Qualls: An unforced perspective

QUALLS, Kevin

There’s a rhetorical question so often repeated that it has the patina of philosophy. It’s a paradigm in which people are categorized as either seeing a proverbial glass as half-empty or half-full. The idea is that an individual is predominately optimistic or pessimistic. Things are getting better or things are getting worse.

This question is posed as if the choices are mutually exclusive.  This is not profound wisdom. It is utter absurdity.  There are more than two possible worldviews. For the sake of mental health, I reject the half-empty/half-full paradigm and suggest that you consider doing the same.

The half-empty/half full paradigm is consistent with a culture that seeks to label people as either this or that. Republican or Democrat. Ying or Yang. Star Trek or Star Wars. Mac or PC. Us or Them. It suggests a static state. That is, you are inherently in one camp or the other. It’s binary; you are a “one” or a “zero.”

Not so.

Here’s another idea: what if the glass contains exactly the amount it is supposed to contain in any given moment?  Drink that in. Go ahead, consider it. The next paragraph will be here waiting for you. It’s OK to leave this column half-read then return to it after some reflection.

Ready?

I wonder what possibilities occur to you. Acceptance, maybe? Things are what they are. You may or may not be able to influence how much is in that glass. If you are able to influence the content of the glass, maybe you should consider whether you should. The Serenity Prayer comes to mind.

Do you realize that content is dynamic, in a state of flux? Liquid. Sometimes the cup runneth over. Sometimes all that remain are bitter dregs. Like everything else, it has cycles.

Do you consider whether having a full glass should be the objective? After all, what good is anything if the benefit of it is denied? Maybe the best approach is to empty the glass for the benefit of others and ourselves. Then, get a refill. Repeat as necessary. Turn, turn, turn. And a time to every purpose under heaven.

Finally, another question comes to mind.  Just how many glasses are there?  The rhetorical question is framed as seeing the glass as half-empty/half-full. Maybe the premise is faulty just like the same premise about the economy. Maybe there are lots and lots of glasses.

I suppose one could argue that 1 percent of these glasses is completely full and the rest are nearly empty. But if there are lots of glasses, maybe content isn’t so finite either. The Federal Reserve doesn’t seem to think so.

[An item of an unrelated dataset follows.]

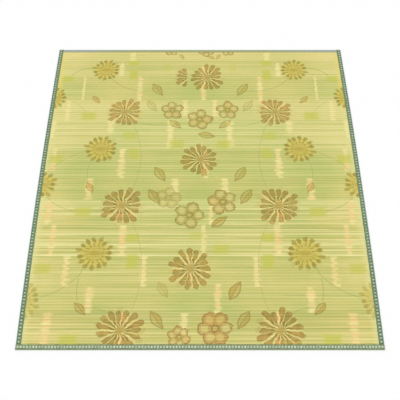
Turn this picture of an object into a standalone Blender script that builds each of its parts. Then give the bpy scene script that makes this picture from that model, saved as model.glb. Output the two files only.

But let’s get back to the idea of the glass being “just right.”

  I have evidence. You know that moment when your carefully measured proportions of coffee, creamer and sugar are exactly in balance.  Then somebody does you the “favor” of warming your coffee.  It was perfect but somebody assumed that it would be better if full. How about that pair of jeans that are well-worn but not yet ragged? Comfortable. How about that steak that completely meets your expectation of “medium rare?” Delicious. Consider the car that has no more payments and at least another 50,000 miles to go. Sweet! Porridge that is neither too hot or cold. Just. Right.

This may prove to be a less anxious worldview:  accepting things are what they are, realizing that they are subject to change, understanding that there’s not just one glass, appreciating the present, living life absent the forced perspective of being either optimistic or pessimistic and finally, being content. It may be well to consider the glass: just right.